Appelée à évaluer les risques liés aux nanomatériaux pour la population générale et pour l'environnement, l'Agence française de sécurité sanitaire de l'environnement et du travail ( Afsset) reconnaît que l'état actuel des connaissances sur les nanomatériaux est très lacunaire. Ainsi, il peut exister plusieurs formes d'un même nanomatériau, aux propriétés extrêmement différentes, par exemple selon le traitement de surface appliqué. Ce qui a incité un groupe de travail de l'Organisation de coopération et de développement économiques ( OCDE), à chercher à bien caractériser chaque nanomatériau.
Autre inconnue : le devenir de ces nanomatériaux au contact des organismes et des milieux. « Pour combler les données manquantes et pouvoir faire une réelle étude de risques sanitaires et environnementaux, il faudrait cinquante ans... », estime Dominique Gombert, chef du département des expertises en santé-environnement-travail de l'Afsset. Impossible pourtant d'attendre tant de temps avant de les réglementer, d'après le directeur de l'agence Martin Guespereau : « Il faut limiter le développement des nanomatériaux aux usages essentiels, favoriser la substitution par d'autres molécules pour limiter les risques. »
INQUIÉTUDES SUR LE NANOARGENT
Un exemple, développé par l'agence dans son rapport rendu fin mars : le nanoargent. Ce nanomatériau est incorporé dans des chaussettes, par exemple, pour ses propriétés antibactériennes, antifongiques, antilevures. Cependant, lors du lavage, il est susceptible d'être extrait et de rejoindre le milieu naturel. Plus généralement, « du fait de son usage étendu dans de nombreux domaines de production (textiles, cosmétiques, agroalimentaire, etc.), l'étude estime que le nanoargent a de fortes probabilités de parvenir très facilement dans l'environnement aqueux ».
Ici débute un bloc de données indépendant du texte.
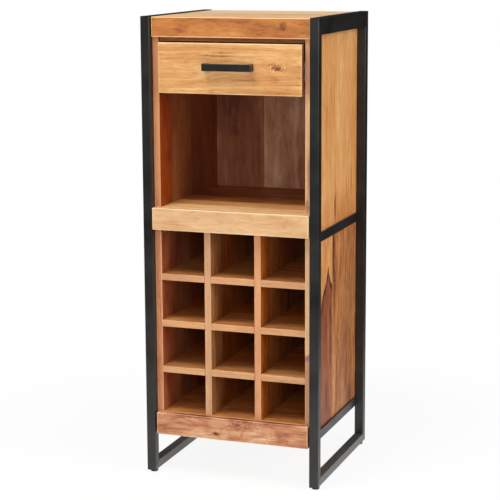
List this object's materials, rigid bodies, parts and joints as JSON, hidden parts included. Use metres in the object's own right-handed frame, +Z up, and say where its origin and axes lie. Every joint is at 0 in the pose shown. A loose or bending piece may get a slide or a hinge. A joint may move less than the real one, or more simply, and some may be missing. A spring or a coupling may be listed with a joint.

Sur les 1 015 produits contenant des nanomatériaux recensés dans le monde, plus de la moitié renferme du nanoargent. Or ce nanomatériau « risque de poser des problèmes pour les micro-organismes qui opèrent dans les stations d'épuration. Par ailleurs, la littérature scientifique montre des signaux forts de toxicité pour certaines espèces comme les poissons-zèbres : malformations, mortalité... », explique Dominique Gombert. Conclusion du rapport de l'Afsset : « L'argent utilisé sous ses différentes formes chimiques constituera certainement un risque pour l'environnement, même s'il n'est pas mesurable actuellement. » Le rapport rappelle aussi l'estimation de l'autorité de sécurité alimentaire d'Irlande (FSAI, 2008) : 15 % des émissions d'argent dans l'eau en Europe seraient issues des plastiques biocides et des textiles en 2010. Il souligne par ailleurs que « les effets associés à la taille nanométrique sont les suivants : augmentation du produit de solubilité [...], libération d'ions toxiques (par exemple des métaux) ou encore production d'espèces réactives de l'oxygène associées à des transferts d'électrons [...] extrêmement rapides. » La petite taille ne diminue donc pas le risque. Et si le nanomatériau est particulièrement stable, il risque de conserver ces caractéristiques dans les sols, les aquifères...
UNE GRILLE SIMPLIFIÉE DE QUOTATION
L'Afsset recommande donc en premier lieu l'accélération des recherches sur la toxicité et l'écotoxicité des nanomatériaux. Elle a ainsi décidé de s'autosaisir pour définir en deux ans une grille simplifiée de quotation des risques permettant de classer les nanomatériaux. Deuxième axe : l'interdiction pure et simple de certains usages au titre du principe de précaution, comme les chaussettes contenant du nanoargent. Troisième point, l'introduction d'une traçabilité et d'un étiquetage pour tous les nanomatériaux. Actuellement, les industriels utilisant des nanomatériaux n'ont aucune obligation. Seule future exception : fin 2010, un règlement européen rendra obligatoire l'étiquetage sur les cosmétiques.